SITUATION 5 – “Manager-Managed” LLC “Doing Business” in California

LLC I:

LLC “I” is an LLC with two or more members, and is classified as a partnership for tax purposes. During a taxable year beginning on or after January 1, 2011, LLC I has activities or factor presence in California sufficient to constitute “doing business” within the meaning of subdivisions (a) or (b) of Section 23101. LLC I is a “manager-managed” LLC.

Does LLC I have a California return filing requirement and obligation to pay all applicable taxes and fees?

Yes. In this situation, LLC I is “doing business” in California within the meaning of Section 23101; therefore, it has a California return filing requirement and is subject to the LLC tax and fee.

 

Member J:

Member “J” is a corporation that is a member of LLC I holding a 15 percent interest in LLC I. During the same taxable year beginning on or after January 1, 2011, Member J is not incorporated, organized, or registered to do business in California and has no activities or factor presence in California other than through its membership in LLC I.

Does Member J have a California return filing requirement and obligation to pay all applicable taxes and fees as a result of its membership interest in LLC I?

Yes. Because LLC I is classified as a partnership for tax purposes and is “doing business” in California within the meaning of Section 23101, all of LLC I’s members are “doing business” in California, and thus have California return filing requirements and are subject to all applicable taxes and fees, because LLC I’s attribute of “doing business” is attributed to its members under general principles of partnership law. The distinction between “manager-managed” LLCs and “member-managed” LLCs is not relevant for purposes of determining whether members of an LLC classified as a partnership for tax purposes are “doing business” in California within the meaning of Section 23101.

In this situation, Member J is “doing business” in California within the meaning of Section 23101; therefore, it has a California return filing requirement and is subject to the franchise tax.

 

SITUATION 6 – California Sales Exceed the Sales Amount in Section 23101(b)(2)

LLC K:

LLC “K” is an LLC with two or more members, and is classified as a partnership for tax purposes. During a taxable year beginning on or after January 1, 2011, the sales in California of LLC K exceed the sales amount then applicable in paragraph (2) of subdivision (b) of Section 23101.

Does LLC K have a California return filing requirement and obligation to pay all applicable taxes and fees?

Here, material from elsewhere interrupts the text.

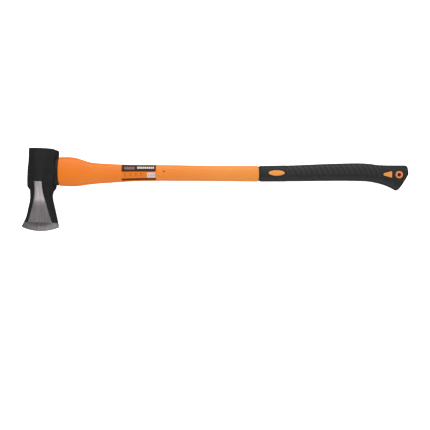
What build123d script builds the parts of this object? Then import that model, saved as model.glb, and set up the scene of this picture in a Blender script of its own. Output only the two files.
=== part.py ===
from build123d import *
import math
import os

# Splitting maul with a fibreglass handle, lying on its side. Millimetres.
# +X runs along the handle from the head to the butt, +Y towards the poll, +Z up out of the upper
# cheek. The origin is on the surface, under the middle of the tool's box.

# Whole tool
HALF_LENGTH = 449.0  # from the middle to the toe of the bit, and to the butt
MID_Z = 32.0  # height of the plane that halves the tool, which is the ridge's half thickness
HANDLE_Y = 38.9  # the eye's axis, from which the handle's rises and drops are measured
BODY_SPAN = 2 * MID_Z + 20.0  # taller than anything, for cutters that go right through

# Head. u runs along the eye towards the handle, v towards the poll, from the middle of the eye.
HEAD_X = -400.7
HANG_ANGLE = 2.3  # the bit leans this many degrees away from the handle
POLL_V = 56.4
POLL_NEAR = (31.6, POLL_V)  # its corner next to the handle
POLL_FAR = (-28.6, POLL_V)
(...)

Yes. In this situation, LLC K is “doing business” in California within the meaning of Section 23101; therefore, it has a California return filing requirement and is subject to the LLC tax and fee.

 

Member L:

Member “L” is a corporation that is a member of LLC K holding a 15 percent interest in LLC K. During the same taxable year beginning on or after January 1, 2011, Member L’s distributive share of the California sales of LLC K, exceed the sales amount then applicable in paragraph (2) of subdivision (b) of Section 23101. However, Member L is not incorporated, organized, or registered to do business in California and has no activities or factor presence in California other than through its membership in LLC K.

Does Member L have a California return filing requirement and obligation to pay all applicable taxes and fees as a result of its membership interest in LLC K?

Yes. Member L is “doing business” in California because its distributive share of the California sales of LLC K, as provided by subdivision (d) of Section 23101, exceeds the sales amount then applicable in paragraph (2) of subdivision (b) of Section 23101. A separate reason Member L is “doing business” in California is because LLC K, which is classified as a partnership for tax purposes, is “doing business” in California under Section 23101. Because LLC K is treated as a partnership, its attribute of “doing business” in California is attributed to all of its members under general principles of partnership law. Thus, all of LLC K’s members are “doing business” in California; and therefore, have a California return filing requirement and are subject to all applicable taxes and fees.

In this situation, Member L is “doing business” in California within the meaning of Section 23101; therefore, it has a California return filing requirement and is subject to the franchise tax.